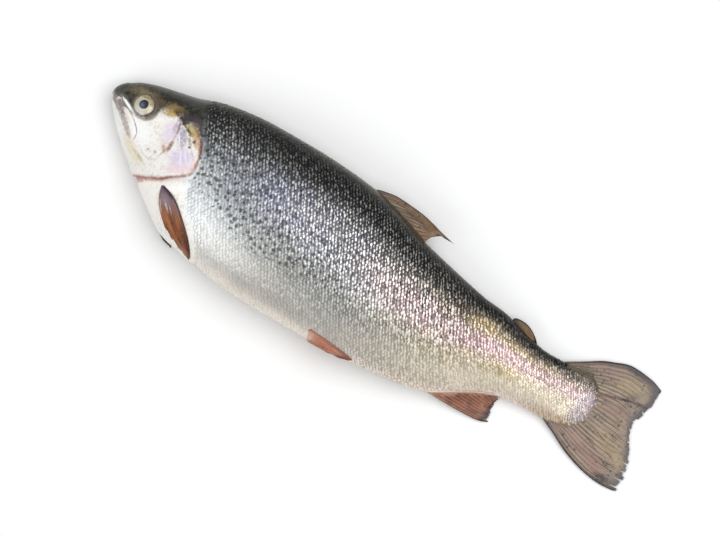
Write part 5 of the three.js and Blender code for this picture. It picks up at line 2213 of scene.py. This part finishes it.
@dataclass
class Studio:
    """A pale floor, soft overhead light and a camera that looks straight down."""

    where: Placement
    frame_width: float = 509.4
    look_x: float = 213.1
    look_y: float = -5.4
    level: float = 18.0
    distance: float = 2500.0
    roll: float = 33.0
    floor_reach: float = 6.0
    floor_colours: tuple[str, str] = ("f7f7f7", "f9f9f8")
    floor_roughness: float = 0.5
    sky: str = "f4f6f8"
    sky_strength: float = 0.36
    lamps: tuple[tuple[str, tuple[float, float, float], float, float], ...] = (
        ("overhead", (0.3, 0.5, 1.9), 2.2, 33.0),
        ("side", (-0.9, -1.3, 1.6), 1.6, 11.0),
    )
    sensor_width: float = 36.0
    clip_end: float = 100.0

    def build(self) -> None:
        """Makes the floor, the lights, the world and the camera."""
        self._floor()
        self._lights()
        self._camera()

    def _floor(self) -> None:
        """Makes the floor."""
        bm = bmesh.new()
        bmesh.ops.create_grid(bm, x_segments=2, y_segments=2, size=self.floor_reach)
        mesh = bpy.data.meshes.new("floor")
        bm.to_mesh(mesh)
        bm.free()
        floor = show("floor", mesh)
        material, graph, shader = new_material("pale_floor", {"Roughness": self.floor_roughness})
        cloud = graph.noise(graph.place(), 3.0, 2.0)
        graph.feed(shader.inputs["Base Color"], graph.mix(cloud, *self.floor_colours))
        mesh.materials.append(material)

    def _lights(self) -> None:
        """Makes one broad soft light overhead, a weaker one on the belly's side and an even sky."""
        for name, place, size, power in self.lamps:
            light = bpy.data.lights.new(name, "AREA")
            light.shape = "DISK"
            light.size = size
            light.energy = power
            lamp = show(name, light)
            lamp.location = place
            lamp.rotation_euler = (-Vector(place)).to_track_quat("-Z", "Y").to_euler()
        world = bpy.data.worlds.new("studio")
        world.use_nodes = True
        background = next(n for n in world.node_tree.nodes if n.type == "BACKGROUND")
        background.inputs["Color"].default_value = shade(self.sky)
        background.inputs["Strength"].default_value = self.sky_strength
        bpy.context.scene.world = world
        bpy.context.scene.view_settings.view_transform = "Standard"

    def _camera(self) -> None:
        """Stands the camera over the fish."""
        data = bpy.data.cameras.new("camera")
        data.sensor_width = self.sensor_width
        data.lens = data.sensor_width * self.distance / self.frame_width
        data.clip_end = self.clip_end
        camera = show("camera", data)
        camera.location = self.where.metres(np.array([self.look_x, self.look_y, self.level + self.distance]))
        camera.rotation_euler = (0.0, 0.0, math.radians(self.roll))
        bpy.context.scene.camera = camera


def main() -> None:
    """Builds the trout round the loaded frame."""
    logging.basicConfig(level=logging.INFO, format="%(name)s: %(message)s")
    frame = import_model()
    LOG.info("frame: %d nodes", len(frame["nodes"]))
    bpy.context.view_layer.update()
    form = BodyForm()
    marks = Landmarks()
    where = Placement.from_eye(*marks.eye)
    body = BodyMarkings()
    markings = body.build()
    Skin(form, where, marks).build(SkinFinish(body, HeadMarkings()).build(markings, where))
    ScaleCoat(form, where, marks).build(ScaleFinish().build(markings))
    eye_finish = EyeFinish()
    Eye(form, where).build(eye_finish.ball(where), eye_finish.cornea())
    fin_finish = FinFinish()
    fin_group = fin_finish.group()
    for fin in trout_fins():
        fin.build(form, where, fin_finish.build(fin, fin_group, where))
    Studio(where).build()


if __name__ == "__main__":
    main()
★ ★ ★ ★ ★
**TASK OBJECTIVE:** Quote the listing word for word from its first line through the line in which "pale floor, soft" appears.

**RESPONSE TO THIS TASK:**
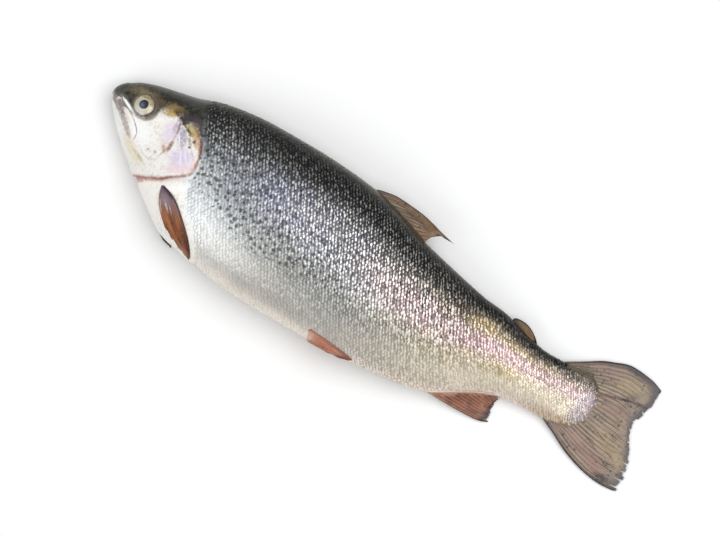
Write part 5 of the three.js and Blender code for this picture. It picks up at line 2213 of scene.py. This part finishes it.
@dataclass
class Studio:
    """A pale floor, soft overhead light and a camera that looks straight down."""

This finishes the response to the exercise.